Exercise prompt -> Extract each line holding the word "parts" from the entries.

Record list ->
- - - - - - -
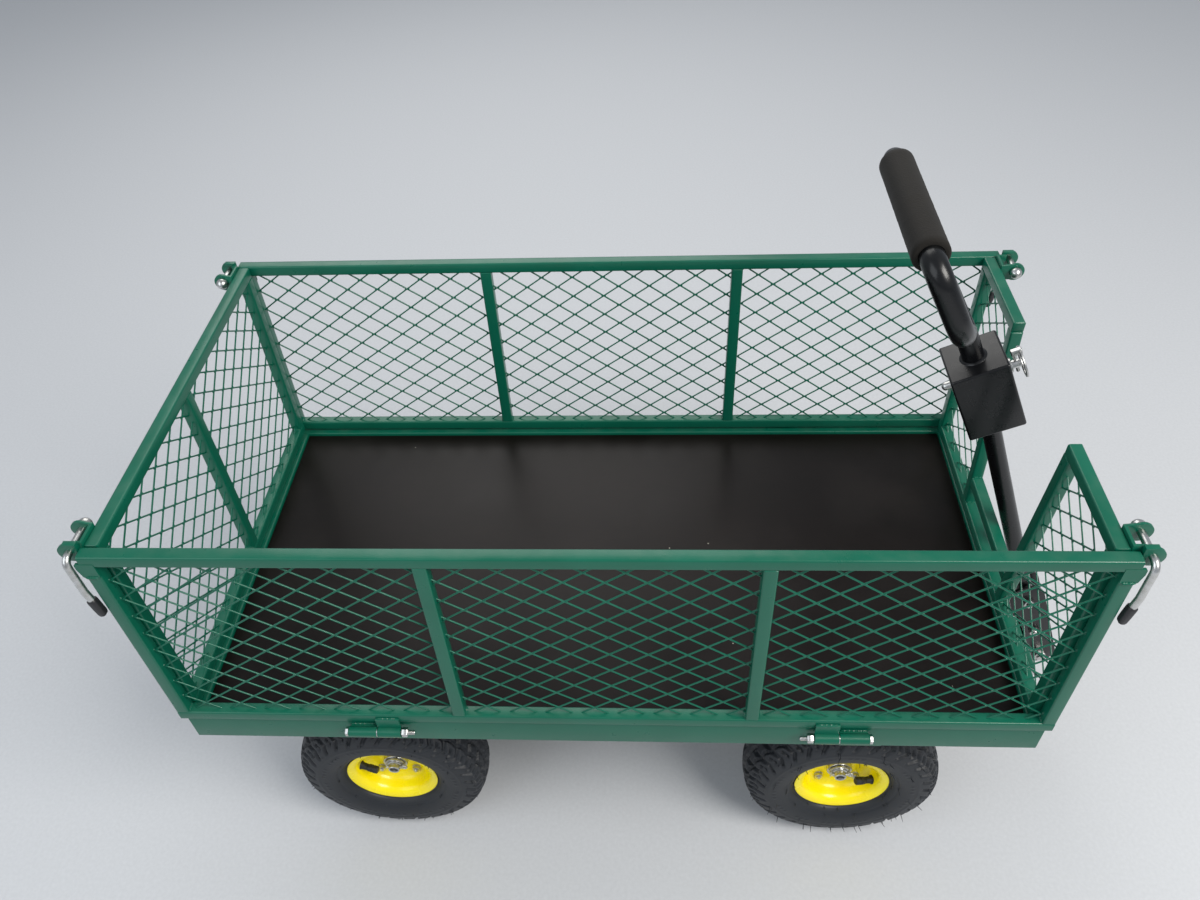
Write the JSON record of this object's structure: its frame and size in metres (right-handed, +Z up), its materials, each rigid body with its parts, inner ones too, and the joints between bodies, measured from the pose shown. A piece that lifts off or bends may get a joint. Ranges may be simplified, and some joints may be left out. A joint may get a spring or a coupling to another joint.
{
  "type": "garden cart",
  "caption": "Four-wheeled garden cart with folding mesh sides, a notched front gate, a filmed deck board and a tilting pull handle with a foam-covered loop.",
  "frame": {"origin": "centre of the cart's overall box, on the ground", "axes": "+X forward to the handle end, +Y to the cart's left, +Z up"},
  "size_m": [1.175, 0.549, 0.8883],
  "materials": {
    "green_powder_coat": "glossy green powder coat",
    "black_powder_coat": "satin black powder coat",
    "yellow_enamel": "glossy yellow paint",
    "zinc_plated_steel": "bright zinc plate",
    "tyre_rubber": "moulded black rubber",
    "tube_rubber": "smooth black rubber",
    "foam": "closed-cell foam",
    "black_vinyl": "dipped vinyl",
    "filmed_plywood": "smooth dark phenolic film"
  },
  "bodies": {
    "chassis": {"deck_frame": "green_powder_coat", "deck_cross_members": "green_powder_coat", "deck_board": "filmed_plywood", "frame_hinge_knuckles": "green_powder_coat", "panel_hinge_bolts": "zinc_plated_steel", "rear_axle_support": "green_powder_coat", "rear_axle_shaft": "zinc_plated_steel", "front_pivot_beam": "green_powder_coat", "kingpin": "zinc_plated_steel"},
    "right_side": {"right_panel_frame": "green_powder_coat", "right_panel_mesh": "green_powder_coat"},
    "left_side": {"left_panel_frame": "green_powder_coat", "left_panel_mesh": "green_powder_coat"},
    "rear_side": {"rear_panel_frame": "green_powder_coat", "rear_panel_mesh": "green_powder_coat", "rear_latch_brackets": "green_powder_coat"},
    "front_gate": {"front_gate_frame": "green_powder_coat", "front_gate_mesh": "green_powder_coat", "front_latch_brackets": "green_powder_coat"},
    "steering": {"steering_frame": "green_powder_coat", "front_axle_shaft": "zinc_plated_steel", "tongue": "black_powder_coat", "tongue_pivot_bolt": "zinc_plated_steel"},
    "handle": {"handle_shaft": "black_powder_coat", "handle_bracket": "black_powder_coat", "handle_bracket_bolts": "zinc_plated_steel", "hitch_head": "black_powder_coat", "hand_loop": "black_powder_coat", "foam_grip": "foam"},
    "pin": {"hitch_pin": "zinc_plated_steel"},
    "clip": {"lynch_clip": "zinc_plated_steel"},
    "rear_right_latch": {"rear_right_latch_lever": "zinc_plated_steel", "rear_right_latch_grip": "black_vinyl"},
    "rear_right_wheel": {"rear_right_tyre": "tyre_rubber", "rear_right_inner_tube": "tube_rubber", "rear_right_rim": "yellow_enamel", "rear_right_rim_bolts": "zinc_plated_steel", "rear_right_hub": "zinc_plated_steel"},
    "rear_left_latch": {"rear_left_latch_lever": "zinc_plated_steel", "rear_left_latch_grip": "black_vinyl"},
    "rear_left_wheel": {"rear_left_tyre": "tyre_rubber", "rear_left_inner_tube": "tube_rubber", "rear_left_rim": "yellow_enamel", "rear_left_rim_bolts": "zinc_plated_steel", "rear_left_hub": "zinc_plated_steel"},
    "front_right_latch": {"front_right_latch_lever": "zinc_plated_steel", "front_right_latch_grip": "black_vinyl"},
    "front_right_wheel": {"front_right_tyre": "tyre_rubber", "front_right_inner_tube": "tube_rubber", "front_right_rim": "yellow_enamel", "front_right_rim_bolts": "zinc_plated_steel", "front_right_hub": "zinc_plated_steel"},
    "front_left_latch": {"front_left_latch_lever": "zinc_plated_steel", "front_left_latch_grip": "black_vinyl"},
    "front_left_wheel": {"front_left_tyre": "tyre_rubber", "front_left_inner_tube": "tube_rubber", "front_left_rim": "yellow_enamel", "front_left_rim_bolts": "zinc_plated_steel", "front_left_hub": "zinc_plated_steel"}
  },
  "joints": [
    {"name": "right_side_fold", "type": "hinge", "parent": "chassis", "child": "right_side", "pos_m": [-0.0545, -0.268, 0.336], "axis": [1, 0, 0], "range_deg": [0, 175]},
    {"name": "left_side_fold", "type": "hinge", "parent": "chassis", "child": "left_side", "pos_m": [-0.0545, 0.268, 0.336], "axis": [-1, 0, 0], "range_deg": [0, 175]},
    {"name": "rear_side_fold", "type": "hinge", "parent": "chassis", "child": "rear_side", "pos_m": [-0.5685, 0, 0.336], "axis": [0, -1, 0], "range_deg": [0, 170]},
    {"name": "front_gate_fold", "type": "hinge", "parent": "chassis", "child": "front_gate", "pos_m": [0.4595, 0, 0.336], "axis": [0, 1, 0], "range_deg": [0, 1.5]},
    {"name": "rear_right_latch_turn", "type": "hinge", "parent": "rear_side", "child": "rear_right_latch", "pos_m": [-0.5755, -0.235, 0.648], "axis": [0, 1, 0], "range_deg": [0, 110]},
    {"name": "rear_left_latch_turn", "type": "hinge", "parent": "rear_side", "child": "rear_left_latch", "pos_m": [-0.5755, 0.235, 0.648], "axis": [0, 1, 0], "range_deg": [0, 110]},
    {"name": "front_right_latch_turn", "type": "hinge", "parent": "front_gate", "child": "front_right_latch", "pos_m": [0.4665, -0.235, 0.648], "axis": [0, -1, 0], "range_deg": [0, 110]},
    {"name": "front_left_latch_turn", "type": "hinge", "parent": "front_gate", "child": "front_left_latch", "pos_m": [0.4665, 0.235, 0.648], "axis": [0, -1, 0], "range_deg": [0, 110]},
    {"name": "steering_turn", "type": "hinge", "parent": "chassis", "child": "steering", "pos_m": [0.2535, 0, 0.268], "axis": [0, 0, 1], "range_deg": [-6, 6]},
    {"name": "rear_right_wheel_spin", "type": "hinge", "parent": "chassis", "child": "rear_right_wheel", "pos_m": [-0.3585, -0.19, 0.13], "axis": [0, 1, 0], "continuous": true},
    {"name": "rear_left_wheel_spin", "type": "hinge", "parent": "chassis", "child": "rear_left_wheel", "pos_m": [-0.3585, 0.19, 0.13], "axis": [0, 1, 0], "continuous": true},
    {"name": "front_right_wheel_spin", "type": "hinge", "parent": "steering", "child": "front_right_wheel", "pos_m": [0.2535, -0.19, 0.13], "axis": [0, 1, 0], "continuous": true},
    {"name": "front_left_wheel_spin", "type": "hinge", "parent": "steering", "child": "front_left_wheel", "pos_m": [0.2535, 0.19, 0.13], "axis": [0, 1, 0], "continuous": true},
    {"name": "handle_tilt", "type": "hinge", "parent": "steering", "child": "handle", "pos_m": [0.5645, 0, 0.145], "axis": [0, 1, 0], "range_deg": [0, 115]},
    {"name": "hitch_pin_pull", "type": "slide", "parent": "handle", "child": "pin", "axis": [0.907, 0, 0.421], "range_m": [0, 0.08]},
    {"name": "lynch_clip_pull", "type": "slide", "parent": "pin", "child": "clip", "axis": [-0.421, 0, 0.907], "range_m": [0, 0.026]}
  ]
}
- - - - - - -
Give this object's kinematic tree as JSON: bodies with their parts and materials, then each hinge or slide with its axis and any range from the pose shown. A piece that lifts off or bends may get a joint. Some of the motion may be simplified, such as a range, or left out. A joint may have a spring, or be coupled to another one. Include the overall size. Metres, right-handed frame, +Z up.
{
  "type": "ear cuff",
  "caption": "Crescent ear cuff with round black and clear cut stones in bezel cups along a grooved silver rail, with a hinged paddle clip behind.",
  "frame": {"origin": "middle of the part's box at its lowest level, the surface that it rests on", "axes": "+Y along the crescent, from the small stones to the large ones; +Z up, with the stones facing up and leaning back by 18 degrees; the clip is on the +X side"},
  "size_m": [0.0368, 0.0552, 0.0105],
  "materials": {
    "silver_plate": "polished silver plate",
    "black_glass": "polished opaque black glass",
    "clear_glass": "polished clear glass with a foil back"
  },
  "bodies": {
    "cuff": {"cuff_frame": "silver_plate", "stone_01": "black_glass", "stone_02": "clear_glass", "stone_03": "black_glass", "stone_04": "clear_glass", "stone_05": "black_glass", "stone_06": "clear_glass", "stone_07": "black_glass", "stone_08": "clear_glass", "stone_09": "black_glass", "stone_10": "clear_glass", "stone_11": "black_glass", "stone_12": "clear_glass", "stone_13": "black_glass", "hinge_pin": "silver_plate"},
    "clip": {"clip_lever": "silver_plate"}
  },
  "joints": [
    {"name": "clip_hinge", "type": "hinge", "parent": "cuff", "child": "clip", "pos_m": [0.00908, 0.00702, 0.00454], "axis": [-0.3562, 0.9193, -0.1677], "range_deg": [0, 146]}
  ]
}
- - - - - - -
Result ->
Write the JSON record of this object's structure: its frame and size in metres (right-handed, +Z up), its materials, each rigid body with its parts, inner ones too, and the joints between bodies, measured from the pose shown. A piece that lifts off or bends may get a joint. Ranges may be simplified, and some joints may be left out. A joint may get a spring or a coupling to another joint.
Give this object's kinematic tree as JSON: bodies with their parts and materials, then each hinge or slide with its axis and any range from the pose shown. A piece that lifts off or bends may get a joint. Some of the motion may be simplified, such as a range, or left out. A joint may have a spring, or be coupled to another one. Include the overall size. Metres, right-handed frame, +Z up.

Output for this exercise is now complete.